Reduction of Area - A measurement of the ductility of a material. This is the difference between the original cross sectional area of a specimen and the area of its smallest cross section after testing, usually expressed as a percentage decrease in original cross section. The smallest cross section can be measured at or after fracture.
ISO 6892-1 accommodates a wide variety of specimen types due to the huge range of applications that metallic materials are used for. Primary specimen types include sheets, plates, wires, bars, and tubes. Full details on specimen preparation and measuring can be found in the annexes:
Annex B: Types of test pieces to be used for thin products: sheets, strips, and flats between 0, 1, and 3 mm thick.
Annex C: Types of test pieces to be used for wire, bars, and sections with a diameter or thickness of less than 4 mm.
Annex D: Types of test pieces to be used for sheets and flats of thickness equal to or greater than 3 mm, and wire, bars, and sections of diameter or thickness equal to or greater than 4 mm.
Materials Testing System
Because ISO 6892-1 testing is conducted on a wide variety of metals, system force requirements can differ greatly. The force measuring system of the testing machine must be in accordance with ISO 7500-1, class 1, or better. The Instron® 5900 Series offers test frames suitable for testing sheet metal (10kN) all the way up to steel plate (600kN).
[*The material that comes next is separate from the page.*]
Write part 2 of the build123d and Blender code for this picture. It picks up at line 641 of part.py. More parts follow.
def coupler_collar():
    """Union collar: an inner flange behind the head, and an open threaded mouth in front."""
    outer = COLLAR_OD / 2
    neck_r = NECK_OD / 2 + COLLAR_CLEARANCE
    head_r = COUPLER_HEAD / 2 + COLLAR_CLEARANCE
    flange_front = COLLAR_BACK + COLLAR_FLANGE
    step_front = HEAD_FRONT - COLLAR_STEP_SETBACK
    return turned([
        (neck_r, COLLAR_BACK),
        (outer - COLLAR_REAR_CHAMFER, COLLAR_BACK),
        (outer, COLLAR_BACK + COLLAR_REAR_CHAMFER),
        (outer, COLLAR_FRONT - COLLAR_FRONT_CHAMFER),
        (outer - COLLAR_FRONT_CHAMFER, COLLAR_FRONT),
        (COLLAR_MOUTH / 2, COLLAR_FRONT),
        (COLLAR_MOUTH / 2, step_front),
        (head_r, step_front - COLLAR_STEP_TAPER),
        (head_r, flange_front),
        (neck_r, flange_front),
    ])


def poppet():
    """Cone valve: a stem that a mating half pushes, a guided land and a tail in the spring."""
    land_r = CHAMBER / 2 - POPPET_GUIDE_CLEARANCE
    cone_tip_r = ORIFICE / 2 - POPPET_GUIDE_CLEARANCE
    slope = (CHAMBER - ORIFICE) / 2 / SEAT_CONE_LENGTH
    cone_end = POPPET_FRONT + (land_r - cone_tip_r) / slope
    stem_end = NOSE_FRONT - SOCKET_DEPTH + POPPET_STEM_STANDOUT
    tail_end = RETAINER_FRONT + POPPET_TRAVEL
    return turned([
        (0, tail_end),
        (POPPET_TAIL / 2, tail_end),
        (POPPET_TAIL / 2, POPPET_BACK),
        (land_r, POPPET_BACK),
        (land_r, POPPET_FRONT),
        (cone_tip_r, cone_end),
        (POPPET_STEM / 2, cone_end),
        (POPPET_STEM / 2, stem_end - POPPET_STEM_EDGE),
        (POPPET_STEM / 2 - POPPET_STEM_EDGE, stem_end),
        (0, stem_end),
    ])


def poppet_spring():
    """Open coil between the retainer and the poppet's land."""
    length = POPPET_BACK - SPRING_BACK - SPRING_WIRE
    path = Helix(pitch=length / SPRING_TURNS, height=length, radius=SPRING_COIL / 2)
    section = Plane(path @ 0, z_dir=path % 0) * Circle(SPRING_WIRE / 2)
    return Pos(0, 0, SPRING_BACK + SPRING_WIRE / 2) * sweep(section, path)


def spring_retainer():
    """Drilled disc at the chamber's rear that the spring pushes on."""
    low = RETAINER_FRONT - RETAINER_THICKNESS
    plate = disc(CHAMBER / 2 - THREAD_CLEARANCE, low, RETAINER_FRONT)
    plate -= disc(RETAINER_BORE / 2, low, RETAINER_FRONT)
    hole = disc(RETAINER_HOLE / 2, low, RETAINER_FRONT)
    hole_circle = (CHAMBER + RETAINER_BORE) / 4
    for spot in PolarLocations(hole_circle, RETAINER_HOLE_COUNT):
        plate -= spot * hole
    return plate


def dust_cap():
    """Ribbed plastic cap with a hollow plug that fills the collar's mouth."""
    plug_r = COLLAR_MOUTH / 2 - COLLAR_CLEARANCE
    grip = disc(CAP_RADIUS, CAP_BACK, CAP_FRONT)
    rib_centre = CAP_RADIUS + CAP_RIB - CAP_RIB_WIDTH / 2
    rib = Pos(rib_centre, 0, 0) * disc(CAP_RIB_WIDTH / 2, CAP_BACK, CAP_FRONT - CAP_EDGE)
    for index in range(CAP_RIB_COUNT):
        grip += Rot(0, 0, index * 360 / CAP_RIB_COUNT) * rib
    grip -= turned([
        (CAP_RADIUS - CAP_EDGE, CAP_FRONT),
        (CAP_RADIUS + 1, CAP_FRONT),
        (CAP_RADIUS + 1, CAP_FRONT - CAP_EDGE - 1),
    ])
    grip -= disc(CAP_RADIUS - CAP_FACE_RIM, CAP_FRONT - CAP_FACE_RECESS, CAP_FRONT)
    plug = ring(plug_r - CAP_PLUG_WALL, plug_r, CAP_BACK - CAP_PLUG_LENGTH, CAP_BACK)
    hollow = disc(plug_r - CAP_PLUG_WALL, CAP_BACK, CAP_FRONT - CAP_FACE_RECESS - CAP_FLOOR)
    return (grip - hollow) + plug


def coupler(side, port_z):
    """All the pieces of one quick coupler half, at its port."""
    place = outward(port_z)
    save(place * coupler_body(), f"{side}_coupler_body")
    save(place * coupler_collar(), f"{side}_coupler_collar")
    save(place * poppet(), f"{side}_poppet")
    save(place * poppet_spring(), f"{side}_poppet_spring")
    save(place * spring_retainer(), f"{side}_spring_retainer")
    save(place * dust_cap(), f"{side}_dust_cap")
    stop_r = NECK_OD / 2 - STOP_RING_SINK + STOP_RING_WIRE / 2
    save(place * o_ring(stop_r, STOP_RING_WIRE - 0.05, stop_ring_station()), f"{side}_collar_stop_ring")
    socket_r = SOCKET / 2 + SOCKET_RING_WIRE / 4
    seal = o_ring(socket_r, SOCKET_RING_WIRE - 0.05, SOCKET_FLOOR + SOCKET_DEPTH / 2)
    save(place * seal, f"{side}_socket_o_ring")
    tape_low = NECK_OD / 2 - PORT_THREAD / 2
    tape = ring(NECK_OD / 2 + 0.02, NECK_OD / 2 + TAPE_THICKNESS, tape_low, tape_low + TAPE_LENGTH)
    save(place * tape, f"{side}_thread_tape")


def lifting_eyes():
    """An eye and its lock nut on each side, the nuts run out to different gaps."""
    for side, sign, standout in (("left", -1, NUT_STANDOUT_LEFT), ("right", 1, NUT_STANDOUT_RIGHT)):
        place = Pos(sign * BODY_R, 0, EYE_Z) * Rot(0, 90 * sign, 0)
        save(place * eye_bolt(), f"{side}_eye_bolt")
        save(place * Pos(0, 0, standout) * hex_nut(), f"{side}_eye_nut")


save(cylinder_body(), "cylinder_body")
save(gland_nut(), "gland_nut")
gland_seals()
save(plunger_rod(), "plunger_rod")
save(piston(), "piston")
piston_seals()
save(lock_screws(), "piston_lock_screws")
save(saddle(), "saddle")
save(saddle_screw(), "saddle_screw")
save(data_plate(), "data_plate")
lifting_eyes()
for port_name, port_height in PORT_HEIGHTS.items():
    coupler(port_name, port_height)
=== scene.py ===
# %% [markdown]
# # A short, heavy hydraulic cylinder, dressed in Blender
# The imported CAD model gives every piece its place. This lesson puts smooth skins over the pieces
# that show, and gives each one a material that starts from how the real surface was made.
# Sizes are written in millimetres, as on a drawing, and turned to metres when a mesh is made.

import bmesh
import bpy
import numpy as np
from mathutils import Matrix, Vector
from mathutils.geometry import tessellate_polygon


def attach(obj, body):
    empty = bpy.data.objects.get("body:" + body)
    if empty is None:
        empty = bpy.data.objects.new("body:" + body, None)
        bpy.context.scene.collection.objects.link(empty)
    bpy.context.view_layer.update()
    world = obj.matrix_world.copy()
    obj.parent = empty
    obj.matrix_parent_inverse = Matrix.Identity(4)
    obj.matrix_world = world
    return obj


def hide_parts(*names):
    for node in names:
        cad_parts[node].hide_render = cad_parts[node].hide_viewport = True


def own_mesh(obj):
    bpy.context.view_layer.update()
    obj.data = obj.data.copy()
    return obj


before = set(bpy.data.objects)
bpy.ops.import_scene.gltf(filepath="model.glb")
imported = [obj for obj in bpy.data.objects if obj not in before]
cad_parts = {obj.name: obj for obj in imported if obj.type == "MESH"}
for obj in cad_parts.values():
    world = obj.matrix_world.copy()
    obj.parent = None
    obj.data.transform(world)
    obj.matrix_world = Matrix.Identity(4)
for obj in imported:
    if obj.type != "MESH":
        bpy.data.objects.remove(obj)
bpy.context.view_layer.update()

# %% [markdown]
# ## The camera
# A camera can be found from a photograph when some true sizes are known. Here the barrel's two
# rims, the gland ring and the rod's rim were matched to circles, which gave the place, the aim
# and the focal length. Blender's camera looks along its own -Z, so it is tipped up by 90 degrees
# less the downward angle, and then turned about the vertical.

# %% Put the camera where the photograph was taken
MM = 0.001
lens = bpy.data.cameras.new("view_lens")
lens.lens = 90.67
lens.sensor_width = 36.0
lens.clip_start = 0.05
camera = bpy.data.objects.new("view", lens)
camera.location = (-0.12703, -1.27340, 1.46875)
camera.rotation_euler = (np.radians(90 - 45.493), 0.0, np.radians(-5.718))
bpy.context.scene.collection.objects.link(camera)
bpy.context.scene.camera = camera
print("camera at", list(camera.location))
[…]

The 5900 Series provides a superior load frame including pre-loaded bearings, precision ball screws, an extremely stiff crosshead and base beam, and low-stretch drive belts. These features contribute to an overall advanced performance, producing highly accurate results. The features also help to minimize the energy stored during a test, which is especially evident when testing high-strength metallic materials to ISO 6892-1.
There are many different gripping technologies suitable for ISO 6892-1 testing (wedge, hydraulic, pneumatic, etc.) they can all be classified as either proportional or non-proportional according to the way in which they exert clamping force on the specimen.
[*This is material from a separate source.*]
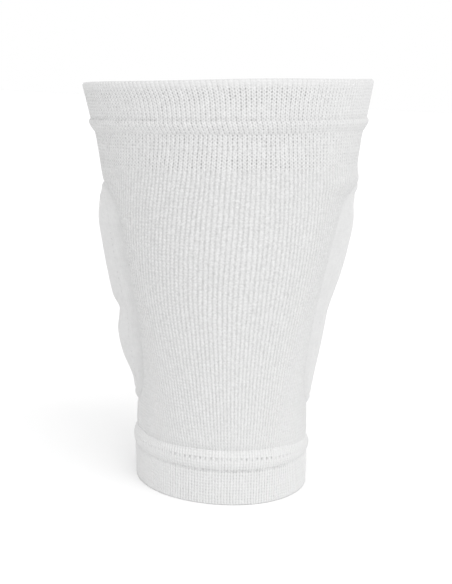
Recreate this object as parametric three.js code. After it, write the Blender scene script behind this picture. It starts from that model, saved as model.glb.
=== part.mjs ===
// A volleyball knee pad: a rib-knit sleeve for the leg that stands on its lower cuff, with two
// foam pads on the front under a smooth cover that wraps round to both sides.
// Millimetres, +Z up. The pad faces -Y, the ribbed back faces +Y, and the leg runs along Z.
import * as THREE from 'three'

// The sleeve, measured over the knit
const rimHeight = 215
const topWidth = 151.2
const topDepth = 124
const bottomWidth = 93.2
const bottomDepth = 102.6
const topLean = 7
const kneeBend = 4
const rimSlant = 4.7
const sleeveWall = 2.2

// The cuffs, of folded knit, each with a proud hem where it takes the end of the sleeve
const cuffWall = 3.2
const cuffSwell = 0.5
const upperCuffHeight = 25.4
const upperHemHeight = 6.6
const upperHemProud = 1.9
const lowerCuffHeight = 28.6
const lowerHemHeight = 10.4
const lowerHemProud = 1.4
const hemEdge = 0.7
const stitchDip = 0.3
const foldRadius = 1.1

// The padding on the front
const padBottom = 40
const padTop = 166
const padWrapAngle = 118
const coverThickness = 1.2
const plusSideBulge = 7.4
const minusSideBulge = 5.6
const frontBulge = 17.5
const foamInset = 7
const foamInsetAngle = 12
const creaseWidth = 6

// Clearances
const knitGap = 0.3
const foamGap = 0.45

// How fine the surfaces are
const roundSteps = 56
const coverColumns = 40
const coverRows = 22
const foamColumns = 26
const foamRows = 9
const rowEase = 0.6

// The form of the sleeve. at: height as a share of rimHeight; flare and deepen: how far the
// width and depth have gone from bottom to top; lean: share of topLean, toward +X;
// forward: share of kneeBend, toward -Y.
const sleeveSections = [
  { at: 0.0, flare: 0.0, deepen: 0.0, lean: 0.0, forward: 1.0 },
  { at: 0.1, flare: 0.01, deepen: 0.03, lean: 0.11, forward: 1.0 },
  { at: 0.2, flare: 0.0, deepen: -0.05, lean: 0.22, forward: 0.93 },
  { at: 0.3, flare: 0.035, deepen: -0.03, lean: 0.31, forward: 0.65 },
  { at: 0.4, flare: 0.135, deepen: 0.16, lean: 0.4, forward: 0.4 },
  { at: 0.5, flare: 0.27, deepen: 0.43, lean: 0.47, forward: 0.18 },
  { at: 0.6, flare: 0.43, deepen: 0.7, lean: 0.53, forward: 0.0 },
  { at: 0.7, flare: 0.585, deepen: 0.86, lean: 0.585, forward: 0.0 },
  { at: 0.8, flare: 0.72, deepen: 0.91, lean: 0.66, forward: 0.0 },
  { at: 0.87, flare: 0.8, deepen: 0.92, lean: 0.76, forward: 0.0 },
  { at: 1.0, flare: 1.0, deepen: 1.0, lean: 1.0, forward: 0.0 },
]

// The form of the padding, from its lower edge to its upper one. at: share of the padded
// height; plusSide, minusSide and front: shares of the bulge there; wrap: share of the wrap
// angle. The dip at 0.44 is the crease between the two pads.
const padSections = [
  { at: 0.0, plusSide: 0.0, minusSide: 0.0, front: 0.0, wrap: 0.84 },
  { at: 0.05, plusSide: 0.06, minusSide: 0.05, front: 0.12, wrap: 0.91 },
  { at: 0.13, plusSide: 0.26, minusSide: 0.22, front: 0.42, wrap: 0.96 },
  { at: 0.23, plusSide: 0.84, minusSide: 0.48, front: 0.78, wrap: 0.98 },
  { at: 0.33, plusSide: 1.0, minusSide: 0.62, front: 0.88, wrap: 0.99 },
  { at: 0.4, plusSide: 0.72, minusSide: 0.6, front: 0.66, wrap: 1.0 },
  { at: 0.44, plusSide: 0.6, minusSide: 0.54, front: 0.46, wrap: 1.0 },
  { at: 0.49, plusSide: 0.9, minusSide: 0.7, front: 0.66, wrap: 1.0 },
  { at: 0.6, plusSide: 0.96, minusSide: 0.98, front: 0.95, wrap: 1.0 },
  { at: 0.72, plusSide: 0.92, minusSide: 1.0, front: 1.0, wrap: 1.0 },
  { at: 0.82, plusSide: 0.84, minusSide: 0.88, front: 0.88, wrap: 1.0 },
  { at: 0.9, plusSide: 0.5, minusSide: 0.42, front: 0.56, wrap: 0.985 },
  { at: 0.96, plusSide: 0.1, minusSide: 0.12, front: 0.22, wrap: 0.94 },
  { at: 1.0, plusSide: 0.0, minusSide: 0.0, front: 0.0, wrap: 0.86 },
]
const creaseAt = 0.44
const rampStart = 0.84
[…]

With proportional grips, the force exerted on the specimen is proportional to the tensile load being applied. As tensile load increases during a test, so does the gripping force on the specimen. Wedge grips are a popular option for proportional gripping and come in manual, pneumatic, and hydraulic varieties to suit a wide range of testing applications. The shape of a wedge grip is what allows it to exert proportional pressure: as tensile force is applied to the specimen, the specimen is pulled more tightly into the narrowest area of the wedge, increasing the gripping pressure.
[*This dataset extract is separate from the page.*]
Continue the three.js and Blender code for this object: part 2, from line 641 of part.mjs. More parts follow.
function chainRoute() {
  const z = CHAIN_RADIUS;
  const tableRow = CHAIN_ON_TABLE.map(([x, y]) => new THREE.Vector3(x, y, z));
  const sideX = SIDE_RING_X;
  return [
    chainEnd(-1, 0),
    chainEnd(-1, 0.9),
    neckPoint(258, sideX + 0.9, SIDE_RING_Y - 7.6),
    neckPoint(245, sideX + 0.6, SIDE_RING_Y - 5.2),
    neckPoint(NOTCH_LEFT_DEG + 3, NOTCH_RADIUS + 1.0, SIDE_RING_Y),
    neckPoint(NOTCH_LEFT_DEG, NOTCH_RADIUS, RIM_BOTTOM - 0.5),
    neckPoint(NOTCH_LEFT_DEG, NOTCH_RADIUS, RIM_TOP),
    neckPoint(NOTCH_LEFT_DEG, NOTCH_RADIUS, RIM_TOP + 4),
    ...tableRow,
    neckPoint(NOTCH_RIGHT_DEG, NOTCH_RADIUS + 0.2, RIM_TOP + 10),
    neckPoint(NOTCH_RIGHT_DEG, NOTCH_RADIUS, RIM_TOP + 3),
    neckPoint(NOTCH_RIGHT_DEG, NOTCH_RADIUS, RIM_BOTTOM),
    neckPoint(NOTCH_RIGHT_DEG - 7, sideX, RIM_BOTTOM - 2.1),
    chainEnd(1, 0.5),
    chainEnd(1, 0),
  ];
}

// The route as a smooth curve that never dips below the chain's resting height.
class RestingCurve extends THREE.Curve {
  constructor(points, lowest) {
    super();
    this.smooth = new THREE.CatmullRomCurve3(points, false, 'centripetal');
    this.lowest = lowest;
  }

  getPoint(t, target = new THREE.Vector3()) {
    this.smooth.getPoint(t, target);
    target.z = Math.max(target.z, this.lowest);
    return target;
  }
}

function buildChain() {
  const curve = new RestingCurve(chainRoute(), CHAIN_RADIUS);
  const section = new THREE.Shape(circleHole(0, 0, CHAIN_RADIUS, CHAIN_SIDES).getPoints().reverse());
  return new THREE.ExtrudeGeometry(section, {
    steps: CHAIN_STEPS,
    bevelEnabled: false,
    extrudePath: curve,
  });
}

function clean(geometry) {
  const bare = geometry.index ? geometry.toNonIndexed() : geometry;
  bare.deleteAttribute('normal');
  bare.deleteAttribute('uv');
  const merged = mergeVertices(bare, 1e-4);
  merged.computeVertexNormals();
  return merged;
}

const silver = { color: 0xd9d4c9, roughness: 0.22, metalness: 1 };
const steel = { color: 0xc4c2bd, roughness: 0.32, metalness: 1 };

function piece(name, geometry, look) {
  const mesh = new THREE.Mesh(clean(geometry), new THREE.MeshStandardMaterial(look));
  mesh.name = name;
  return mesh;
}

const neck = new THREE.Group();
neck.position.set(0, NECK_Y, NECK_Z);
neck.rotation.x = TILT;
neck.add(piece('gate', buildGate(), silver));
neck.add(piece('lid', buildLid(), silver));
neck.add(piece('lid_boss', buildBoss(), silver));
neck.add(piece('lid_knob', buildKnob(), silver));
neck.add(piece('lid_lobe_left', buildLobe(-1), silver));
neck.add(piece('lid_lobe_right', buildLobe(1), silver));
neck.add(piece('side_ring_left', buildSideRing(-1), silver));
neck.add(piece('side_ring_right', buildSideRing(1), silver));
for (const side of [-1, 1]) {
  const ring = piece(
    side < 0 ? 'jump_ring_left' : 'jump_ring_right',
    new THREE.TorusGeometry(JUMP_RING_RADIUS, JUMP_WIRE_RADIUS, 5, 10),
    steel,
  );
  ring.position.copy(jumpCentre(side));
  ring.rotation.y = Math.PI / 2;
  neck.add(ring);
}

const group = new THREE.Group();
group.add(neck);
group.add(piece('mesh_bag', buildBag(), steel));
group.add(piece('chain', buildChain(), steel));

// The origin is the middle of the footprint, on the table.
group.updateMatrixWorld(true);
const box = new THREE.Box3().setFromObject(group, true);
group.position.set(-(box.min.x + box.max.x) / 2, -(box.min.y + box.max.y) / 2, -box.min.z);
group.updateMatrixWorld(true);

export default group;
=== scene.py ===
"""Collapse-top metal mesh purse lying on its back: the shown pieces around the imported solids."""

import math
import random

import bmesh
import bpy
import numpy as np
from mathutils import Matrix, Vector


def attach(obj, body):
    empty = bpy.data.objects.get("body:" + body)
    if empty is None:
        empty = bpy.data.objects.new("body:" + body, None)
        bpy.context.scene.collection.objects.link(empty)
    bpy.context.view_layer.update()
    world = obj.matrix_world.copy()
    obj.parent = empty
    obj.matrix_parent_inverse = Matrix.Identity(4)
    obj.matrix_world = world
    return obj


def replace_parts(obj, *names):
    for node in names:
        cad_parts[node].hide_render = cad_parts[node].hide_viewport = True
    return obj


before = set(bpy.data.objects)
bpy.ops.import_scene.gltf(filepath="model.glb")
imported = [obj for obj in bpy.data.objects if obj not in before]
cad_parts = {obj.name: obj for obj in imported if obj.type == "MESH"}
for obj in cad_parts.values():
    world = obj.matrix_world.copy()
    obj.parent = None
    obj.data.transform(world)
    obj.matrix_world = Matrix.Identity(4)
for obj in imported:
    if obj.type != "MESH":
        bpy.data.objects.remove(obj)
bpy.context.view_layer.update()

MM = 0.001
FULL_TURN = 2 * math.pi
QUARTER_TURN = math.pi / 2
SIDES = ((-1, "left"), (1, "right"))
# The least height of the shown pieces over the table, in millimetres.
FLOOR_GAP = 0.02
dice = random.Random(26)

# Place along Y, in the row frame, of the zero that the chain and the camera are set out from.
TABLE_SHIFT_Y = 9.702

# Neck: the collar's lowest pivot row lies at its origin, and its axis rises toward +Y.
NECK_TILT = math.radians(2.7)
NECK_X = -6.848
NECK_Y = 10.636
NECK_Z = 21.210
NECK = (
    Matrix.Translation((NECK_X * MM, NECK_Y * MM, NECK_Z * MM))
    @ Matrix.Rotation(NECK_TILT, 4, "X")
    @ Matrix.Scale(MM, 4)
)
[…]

With non-proportional grips, the clamping force on the specimen remains consistent and is independent of the tensile load being applied. This is typical of side-acting grips and fatigue-rated hydraulic wedge grips where the clamping force is generated by a power source that is not directly associated with the tension loading of the specimen. This source is typically a high pressure (210 bar/3000 psi or higher) hydraulic supply. One benefit of non-proportional grips is that the clamping force is typically more adjustable, which offers more potential application advantages. For example, when testing non-machined specimens, fine adjustments can help users achieve optimal gripping pressure while minimizing stress concentrations that could cause premature failure.
There are three different types of extensometers that are typically used for ISO 6892-1 testing: clip-on devices, non-contacting devices, and automatic contacting extensometers. Depending on the calculations needed, extensometers must be in accordance with ISO 9513 class 1 or 2. Clip-on extensometers such as the 2630 Series are the most common type used. These devices can provide incredibly accurate and stable strain data and are typically cheaper to purchase than other types. They need to be robust enough to survive high-throughput testing labs and absorb any shock from the breaking of high-capacity metallic specimens if not removed during the test.
Automatic contacting devices such as the AutoX750 offer the benefit of repeatable clamping forces and placement, which can reduce variances between different operators placing clip-on extensometers manually. Automatic contacting devices can also adapt to multiple gauge lengths, which can be cost effective for users who need to test a variety of specimen types. The AutoX is designed to be robust enough to remain on throughout the test through failure. However, when combined with Bluehill® Universal software, the AutoX750 can be set up to remove itself automatically just before specimen failure in order to prevent any excessive wear to the knife edges.
Non-contacting devices such as the AVE 2 Automatic Video Extensometer offer the benefit of removing any influence incurred by the extensometer making physical contact with the specimen. For instance, if a test specimen is very thin, such as with packaging metals, the weight of a clip-on device can alter the results considerably. The knife edges used to affix the device to a fragile specimen can also damage the specimen and cause premature failure. Furthermore, because the AVE does not contact the material, there is no potential for the extensometer to be damaged or worn when testing high-capacity materials.
Nearly all modern testing machines come with pre-installed software, and it is important that the calculations in the testing software are in compliance with ISO 6892-1 and match with existing data. Not all software packages are created equal, and it is important to know that the platform you choose provides reliable results.
Thousands of customers around the globe rely on Bluehill Universal® to test their material to ISO 6892-1. All calculations required in ISO 6892-1 testing are already pre-configured into Bluehill Universal, but for those who prefer to start from scratch and build their own method, the interface makes it easy for users to manually input their own calculations. The metals methods package also provides pre-built methods to all of the following standards: ASTM E8 / E8M, ASTM A370, ASTM 615, ASTM E646, ASTM E517, EN10002, ISO10113 & ISO10275.
Most labs testing to ISO 6892-1 need to test a high volume of specimens on a regular basis. For this reason, anything that can be done to increase throughput is advantageous. Fortunately, there are many options for increasing a lab's testing throughput. Small software modifications can reduce repetitive tasks, and some grips and extensometers can reduce setup time and increase repeatability, which will reduce the need to run retests. Finally, there is the option to fully automate the entire testing process, which allows testing to run for several hours without the need for any operator interaction.